Content: Your message content impacts email engagement, which in turn impacts deliverability as well. The subject line and preheader text work together to drive open rates, and once somebody opens your email, you want clicks as well, so you have to be sure the email content delivers on the promise of the subject line. Healthy open and click-to-open rates signal to filters that you are sending content your subscribers value, so your campaigns are more likely to land in the inbox instead of the junk folder.
List hygiene: Yes, it’s a thing, and it’s important.
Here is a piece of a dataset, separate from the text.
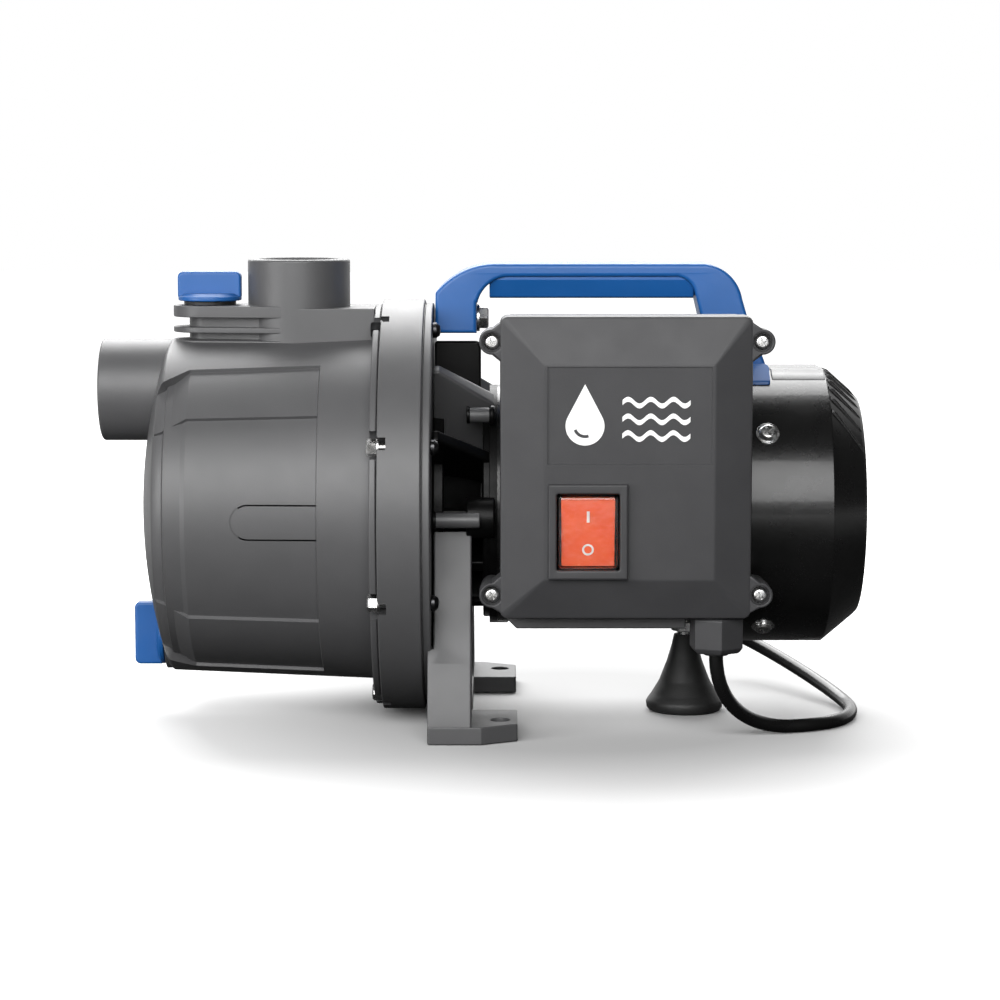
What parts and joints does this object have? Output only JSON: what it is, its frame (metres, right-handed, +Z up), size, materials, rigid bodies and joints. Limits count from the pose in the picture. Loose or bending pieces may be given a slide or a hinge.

A high number of bounces and spam complaints can negatively impact your deliverability, so it’s a good idea to keep up with list hygiene and remove any subscribers who complain or repeatedly bounce if your ESP doesn’t automatically remove them for you.
Metrics: Above all, good deliverability requires being proactive about monitoring your metrics and making adjustments as needed. If you’re not on top of things, you could end up blacklisted by specific email providers, and that’s not a headache you ever want to experience.
4. Spam Law Savvy
The United States has perhaps the most forgiving laws impacting email marketing, which are detailed in the CAN-SPAM Act of 2003. If you’re sending emails to people who live or work in other countries, the regulations surrounding consent and privacy are much more strict, and the fines can be steep if someone files a complaint against your company. This is why every email marketer needs to develop a good grasp of the spam laws that apply to their subscriber base.
Putting together a well-rounded email marketing team with the necessary balance of creative and technical skills can be a challenge, but the results are worth it. Look at your team today to see who has (or could develop) these often overlooked but essential email marketing skills.